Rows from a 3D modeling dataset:
## Begin

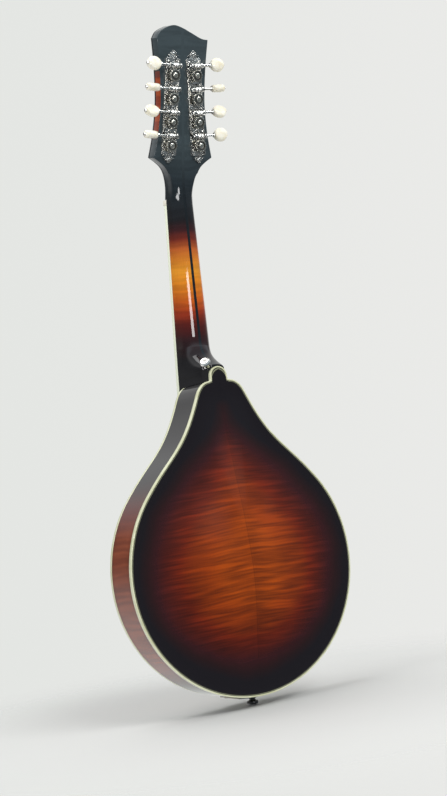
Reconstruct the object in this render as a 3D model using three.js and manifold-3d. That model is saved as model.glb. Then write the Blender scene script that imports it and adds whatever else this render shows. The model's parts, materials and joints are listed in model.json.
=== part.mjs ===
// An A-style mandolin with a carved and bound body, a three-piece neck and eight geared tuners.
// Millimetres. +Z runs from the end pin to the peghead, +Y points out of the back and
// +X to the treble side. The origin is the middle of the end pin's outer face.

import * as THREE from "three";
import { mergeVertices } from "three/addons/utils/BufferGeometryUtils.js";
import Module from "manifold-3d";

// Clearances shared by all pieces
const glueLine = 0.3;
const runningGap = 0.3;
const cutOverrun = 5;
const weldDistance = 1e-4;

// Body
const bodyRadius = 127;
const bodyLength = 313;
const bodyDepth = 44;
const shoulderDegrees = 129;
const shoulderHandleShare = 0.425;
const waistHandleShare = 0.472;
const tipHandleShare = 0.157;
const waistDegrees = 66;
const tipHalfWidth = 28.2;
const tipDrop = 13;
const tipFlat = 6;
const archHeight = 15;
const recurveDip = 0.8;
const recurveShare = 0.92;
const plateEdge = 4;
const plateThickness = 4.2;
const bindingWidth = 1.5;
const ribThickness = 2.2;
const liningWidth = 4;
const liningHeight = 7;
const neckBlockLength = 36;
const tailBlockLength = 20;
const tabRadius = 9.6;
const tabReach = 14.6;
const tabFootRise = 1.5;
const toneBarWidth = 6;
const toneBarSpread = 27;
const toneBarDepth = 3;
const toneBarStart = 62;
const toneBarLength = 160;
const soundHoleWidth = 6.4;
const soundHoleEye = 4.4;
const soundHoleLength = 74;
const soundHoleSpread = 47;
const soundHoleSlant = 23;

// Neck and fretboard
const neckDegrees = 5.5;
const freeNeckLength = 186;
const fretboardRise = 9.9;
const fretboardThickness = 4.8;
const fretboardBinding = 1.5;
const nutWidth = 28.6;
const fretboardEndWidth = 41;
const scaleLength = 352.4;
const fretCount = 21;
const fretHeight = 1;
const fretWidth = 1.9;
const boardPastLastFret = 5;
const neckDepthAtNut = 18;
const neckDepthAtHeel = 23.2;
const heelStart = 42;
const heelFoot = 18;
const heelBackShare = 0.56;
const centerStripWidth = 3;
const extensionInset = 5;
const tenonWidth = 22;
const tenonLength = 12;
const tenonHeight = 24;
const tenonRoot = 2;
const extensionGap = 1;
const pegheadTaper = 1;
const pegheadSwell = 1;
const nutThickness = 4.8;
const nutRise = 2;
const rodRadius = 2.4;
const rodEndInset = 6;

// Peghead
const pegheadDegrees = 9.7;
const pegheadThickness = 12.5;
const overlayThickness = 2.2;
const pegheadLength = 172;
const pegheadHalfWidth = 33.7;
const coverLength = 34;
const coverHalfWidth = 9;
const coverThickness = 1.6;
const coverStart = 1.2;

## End
## Begin

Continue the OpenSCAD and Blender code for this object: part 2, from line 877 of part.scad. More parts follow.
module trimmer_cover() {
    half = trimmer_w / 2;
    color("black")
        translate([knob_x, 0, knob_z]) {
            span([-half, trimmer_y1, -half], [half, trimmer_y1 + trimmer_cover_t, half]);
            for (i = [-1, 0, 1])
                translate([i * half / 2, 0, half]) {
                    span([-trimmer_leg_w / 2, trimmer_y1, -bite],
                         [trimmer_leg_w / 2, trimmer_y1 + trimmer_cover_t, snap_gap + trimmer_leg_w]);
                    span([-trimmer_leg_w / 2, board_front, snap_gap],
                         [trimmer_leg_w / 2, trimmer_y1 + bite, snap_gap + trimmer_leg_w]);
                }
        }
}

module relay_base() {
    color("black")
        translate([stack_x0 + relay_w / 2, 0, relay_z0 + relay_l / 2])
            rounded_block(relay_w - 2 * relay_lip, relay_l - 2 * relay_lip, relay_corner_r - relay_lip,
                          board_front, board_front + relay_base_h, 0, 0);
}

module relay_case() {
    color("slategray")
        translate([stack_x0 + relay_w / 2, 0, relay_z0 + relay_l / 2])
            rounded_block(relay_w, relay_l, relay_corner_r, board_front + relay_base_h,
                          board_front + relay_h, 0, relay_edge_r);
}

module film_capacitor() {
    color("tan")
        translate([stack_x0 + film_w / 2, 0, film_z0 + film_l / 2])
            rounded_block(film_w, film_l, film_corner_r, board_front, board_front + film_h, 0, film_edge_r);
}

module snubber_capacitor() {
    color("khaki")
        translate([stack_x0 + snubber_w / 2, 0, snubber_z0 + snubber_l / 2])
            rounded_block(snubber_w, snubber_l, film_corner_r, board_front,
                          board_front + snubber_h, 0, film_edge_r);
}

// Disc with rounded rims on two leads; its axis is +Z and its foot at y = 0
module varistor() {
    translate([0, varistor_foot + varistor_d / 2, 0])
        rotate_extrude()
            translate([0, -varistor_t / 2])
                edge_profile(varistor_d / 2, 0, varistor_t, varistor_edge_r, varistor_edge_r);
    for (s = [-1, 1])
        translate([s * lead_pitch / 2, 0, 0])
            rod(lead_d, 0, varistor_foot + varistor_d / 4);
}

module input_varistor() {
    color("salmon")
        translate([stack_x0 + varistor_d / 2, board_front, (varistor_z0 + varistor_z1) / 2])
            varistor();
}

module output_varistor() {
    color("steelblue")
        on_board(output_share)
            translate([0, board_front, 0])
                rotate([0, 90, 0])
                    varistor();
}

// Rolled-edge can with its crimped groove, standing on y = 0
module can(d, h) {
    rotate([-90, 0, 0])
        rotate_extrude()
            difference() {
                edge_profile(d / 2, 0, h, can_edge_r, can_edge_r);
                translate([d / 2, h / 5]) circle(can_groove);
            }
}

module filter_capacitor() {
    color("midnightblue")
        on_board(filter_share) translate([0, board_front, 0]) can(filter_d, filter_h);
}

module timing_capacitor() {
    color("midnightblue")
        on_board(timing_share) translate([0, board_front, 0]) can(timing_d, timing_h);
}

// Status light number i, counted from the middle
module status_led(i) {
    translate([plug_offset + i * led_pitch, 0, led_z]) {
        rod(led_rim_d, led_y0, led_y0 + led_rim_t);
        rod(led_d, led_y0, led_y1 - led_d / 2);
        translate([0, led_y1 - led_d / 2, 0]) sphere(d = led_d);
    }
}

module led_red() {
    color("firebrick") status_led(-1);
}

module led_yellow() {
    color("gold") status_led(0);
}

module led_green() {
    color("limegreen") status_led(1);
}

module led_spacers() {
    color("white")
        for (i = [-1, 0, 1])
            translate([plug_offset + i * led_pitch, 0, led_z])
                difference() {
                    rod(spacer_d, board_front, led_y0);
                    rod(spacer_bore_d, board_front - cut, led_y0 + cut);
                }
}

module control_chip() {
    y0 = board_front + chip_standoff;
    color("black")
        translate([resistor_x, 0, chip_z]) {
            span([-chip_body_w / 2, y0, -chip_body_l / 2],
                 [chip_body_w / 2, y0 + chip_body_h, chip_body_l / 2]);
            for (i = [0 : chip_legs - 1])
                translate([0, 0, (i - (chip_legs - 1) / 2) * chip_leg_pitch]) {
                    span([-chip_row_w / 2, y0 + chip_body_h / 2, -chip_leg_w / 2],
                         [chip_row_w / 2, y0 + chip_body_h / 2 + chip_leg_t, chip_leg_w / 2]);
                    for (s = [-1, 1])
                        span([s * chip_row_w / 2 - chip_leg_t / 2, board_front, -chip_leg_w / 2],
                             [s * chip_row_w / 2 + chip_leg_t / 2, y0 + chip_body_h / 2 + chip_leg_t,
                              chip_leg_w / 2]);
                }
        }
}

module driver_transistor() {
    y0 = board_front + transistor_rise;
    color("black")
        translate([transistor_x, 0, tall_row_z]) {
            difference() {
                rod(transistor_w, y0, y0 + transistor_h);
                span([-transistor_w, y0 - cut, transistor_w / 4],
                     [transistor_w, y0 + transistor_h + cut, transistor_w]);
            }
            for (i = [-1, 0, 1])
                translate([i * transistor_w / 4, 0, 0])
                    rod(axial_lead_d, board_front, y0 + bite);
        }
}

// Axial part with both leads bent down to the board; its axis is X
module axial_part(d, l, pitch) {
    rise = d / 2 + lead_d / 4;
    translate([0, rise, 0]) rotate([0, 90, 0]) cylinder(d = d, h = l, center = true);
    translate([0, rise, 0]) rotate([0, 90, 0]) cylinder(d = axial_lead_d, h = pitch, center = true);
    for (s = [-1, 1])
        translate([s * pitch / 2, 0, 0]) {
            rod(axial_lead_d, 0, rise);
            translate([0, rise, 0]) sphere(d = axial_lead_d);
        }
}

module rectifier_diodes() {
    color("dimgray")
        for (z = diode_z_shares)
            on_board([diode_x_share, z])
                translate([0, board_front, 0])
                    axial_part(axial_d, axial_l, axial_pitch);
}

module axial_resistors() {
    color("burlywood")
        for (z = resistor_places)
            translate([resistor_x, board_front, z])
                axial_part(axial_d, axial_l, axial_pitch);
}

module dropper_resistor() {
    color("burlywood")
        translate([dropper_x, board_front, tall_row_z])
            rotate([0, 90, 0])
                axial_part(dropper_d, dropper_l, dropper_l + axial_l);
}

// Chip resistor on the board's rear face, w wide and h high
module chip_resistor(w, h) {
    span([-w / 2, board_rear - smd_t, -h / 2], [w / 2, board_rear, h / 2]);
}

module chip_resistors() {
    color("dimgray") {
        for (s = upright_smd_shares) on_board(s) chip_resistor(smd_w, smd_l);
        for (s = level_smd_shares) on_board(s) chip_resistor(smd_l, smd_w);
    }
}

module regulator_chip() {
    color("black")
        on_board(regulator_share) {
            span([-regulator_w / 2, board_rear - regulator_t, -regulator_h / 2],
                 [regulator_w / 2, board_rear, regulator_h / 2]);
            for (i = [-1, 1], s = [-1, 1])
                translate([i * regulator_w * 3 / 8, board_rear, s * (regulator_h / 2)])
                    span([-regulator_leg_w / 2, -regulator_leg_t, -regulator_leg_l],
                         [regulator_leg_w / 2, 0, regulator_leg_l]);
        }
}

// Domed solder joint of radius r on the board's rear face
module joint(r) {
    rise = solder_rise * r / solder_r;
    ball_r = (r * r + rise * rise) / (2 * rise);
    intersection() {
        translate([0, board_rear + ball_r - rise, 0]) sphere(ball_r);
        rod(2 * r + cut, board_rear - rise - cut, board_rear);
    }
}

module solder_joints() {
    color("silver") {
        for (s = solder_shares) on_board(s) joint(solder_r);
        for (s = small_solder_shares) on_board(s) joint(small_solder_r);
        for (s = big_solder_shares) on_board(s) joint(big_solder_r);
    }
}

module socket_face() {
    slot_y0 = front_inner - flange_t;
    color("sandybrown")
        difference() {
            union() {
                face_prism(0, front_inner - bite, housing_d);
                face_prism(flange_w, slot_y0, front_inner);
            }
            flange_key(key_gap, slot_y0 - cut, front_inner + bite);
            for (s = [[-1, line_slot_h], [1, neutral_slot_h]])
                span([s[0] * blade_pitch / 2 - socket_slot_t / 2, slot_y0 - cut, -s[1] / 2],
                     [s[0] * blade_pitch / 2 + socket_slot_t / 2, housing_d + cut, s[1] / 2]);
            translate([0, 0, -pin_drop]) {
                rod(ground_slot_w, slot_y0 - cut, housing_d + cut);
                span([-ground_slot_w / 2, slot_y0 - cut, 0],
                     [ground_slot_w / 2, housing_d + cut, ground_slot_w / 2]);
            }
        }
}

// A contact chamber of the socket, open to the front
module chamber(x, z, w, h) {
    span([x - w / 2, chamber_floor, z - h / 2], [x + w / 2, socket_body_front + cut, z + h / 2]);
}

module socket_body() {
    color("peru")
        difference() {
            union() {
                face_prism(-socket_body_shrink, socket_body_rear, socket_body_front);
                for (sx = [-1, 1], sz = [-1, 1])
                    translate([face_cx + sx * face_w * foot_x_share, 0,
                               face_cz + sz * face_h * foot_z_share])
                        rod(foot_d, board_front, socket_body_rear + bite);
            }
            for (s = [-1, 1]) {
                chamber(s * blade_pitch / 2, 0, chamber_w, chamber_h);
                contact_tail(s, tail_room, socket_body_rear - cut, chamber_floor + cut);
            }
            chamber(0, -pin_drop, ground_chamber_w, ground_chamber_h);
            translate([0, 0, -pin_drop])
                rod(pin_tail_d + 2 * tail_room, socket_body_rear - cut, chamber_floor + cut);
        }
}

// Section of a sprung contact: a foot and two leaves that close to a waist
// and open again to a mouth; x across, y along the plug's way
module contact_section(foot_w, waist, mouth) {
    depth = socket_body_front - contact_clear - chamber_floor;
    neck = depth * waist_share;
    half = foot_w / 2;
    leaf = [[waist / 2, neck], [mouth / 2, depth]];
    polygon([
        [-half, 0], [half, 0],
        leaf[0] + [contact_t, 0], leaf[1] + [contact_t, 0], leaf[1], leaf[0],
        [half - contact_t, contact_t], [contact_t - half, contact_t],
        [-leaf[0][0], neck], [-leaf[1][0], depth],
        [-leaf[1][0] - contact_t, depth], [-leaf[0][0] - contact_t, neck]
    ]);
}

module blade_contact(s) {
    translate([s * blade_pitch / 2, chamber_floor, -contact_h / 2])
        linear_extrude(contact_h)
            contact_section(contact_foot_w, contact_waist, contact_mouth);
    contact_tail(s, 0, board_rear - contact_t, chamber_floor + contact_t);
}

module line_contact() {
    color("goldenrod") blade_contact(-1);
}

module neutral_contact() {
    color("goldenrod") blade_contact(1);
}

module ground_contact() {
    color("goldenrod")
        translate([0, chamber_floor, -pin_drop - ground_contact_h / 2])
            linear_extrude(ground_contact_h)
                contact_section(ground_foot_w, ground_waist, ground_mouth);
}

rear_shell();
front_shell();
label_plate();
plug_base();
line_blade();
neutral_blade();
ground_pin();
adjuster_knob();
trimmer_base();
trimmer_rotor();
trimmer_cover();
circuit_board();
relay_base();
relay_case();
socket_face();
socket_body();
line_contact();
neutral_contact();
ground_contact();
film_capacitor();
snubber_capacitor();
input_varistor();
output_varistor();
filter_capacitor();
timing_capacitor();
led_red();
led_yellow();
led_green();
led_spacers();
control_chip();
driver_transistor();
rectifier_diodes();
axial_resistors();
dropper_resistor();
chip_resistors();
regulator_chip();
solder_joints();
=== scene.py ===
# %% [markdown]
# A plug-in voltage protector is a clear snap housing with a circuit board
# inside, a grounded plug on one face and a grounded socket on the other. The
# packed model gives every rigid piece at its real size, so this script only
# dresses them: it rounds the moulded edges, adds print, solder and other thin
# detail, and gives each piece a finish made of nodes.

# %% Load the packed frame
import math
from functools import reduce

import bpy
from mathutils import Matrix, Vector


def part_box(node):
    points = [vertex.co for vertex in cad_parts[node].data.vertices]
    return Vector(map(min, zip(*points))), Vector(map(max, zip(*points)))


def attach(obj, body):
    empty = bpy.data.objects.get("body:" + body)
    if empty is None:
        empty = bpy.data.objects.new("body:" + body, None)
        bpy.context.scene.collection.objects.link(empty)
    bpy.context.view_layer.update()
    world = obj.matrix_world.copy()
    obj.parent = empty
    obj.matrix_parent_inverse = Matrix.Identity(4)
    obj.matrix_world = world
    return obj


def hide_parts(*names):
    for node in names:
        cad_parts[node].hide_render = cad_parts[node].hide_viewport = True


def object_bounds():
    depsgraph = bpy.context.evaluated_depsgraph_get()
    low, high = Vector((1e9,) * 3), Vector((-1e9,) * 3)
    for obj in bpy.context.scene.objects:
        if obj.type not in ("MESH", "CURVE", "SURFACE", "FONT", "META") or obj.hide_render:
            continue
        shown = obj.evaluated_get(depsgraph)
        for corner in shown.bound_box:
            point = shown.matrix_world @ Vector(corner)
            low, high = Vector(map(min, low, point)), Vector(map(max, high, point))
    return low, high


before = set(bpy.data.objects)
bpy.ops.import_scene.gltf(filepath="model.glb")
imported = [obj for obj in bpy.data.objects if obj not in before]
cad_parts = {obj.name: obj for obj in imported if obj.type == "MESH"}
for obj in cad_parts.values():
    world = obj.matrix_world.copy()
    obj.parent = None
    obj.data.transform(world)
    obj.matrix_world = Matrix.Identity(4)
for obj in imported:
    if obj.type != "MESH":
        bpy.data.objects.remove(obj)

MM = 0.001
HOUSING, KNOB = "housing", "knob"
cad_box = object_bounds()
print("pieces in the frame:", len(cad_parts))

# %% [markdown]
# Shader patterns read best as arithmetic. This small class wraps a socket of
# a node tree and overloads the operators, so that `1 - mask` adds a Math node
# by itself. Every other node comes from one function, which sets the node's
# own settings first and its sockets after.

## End

Beginning with the line that contains "Reconstruct the object" and ending with the line that contains "import Module from", repeat exactly those lines and no others.

Reconstruct the object in this render as a 3D model using three.js and manifold-3d. That model is saved as model.glb. Then write the Blender scene script that imports it and adds whatever else this render shows. The model's parts, materials and joints are listed in model.json.
=== part.mjs ===
// An A-style mandolin with a carved and bound body, a three-piece neck and eight geared tuners.
// Millimetres. +Z runs from the end pin to the peghead, +Y points out of the back and
// +X to the treble side. The origin is the middle of the end pin's outer face.

import * as THREE from "three";
import { mergeVertices } from "three/addons/utils/BufferGeometryUtils.js";
import Module from "manifold-3d";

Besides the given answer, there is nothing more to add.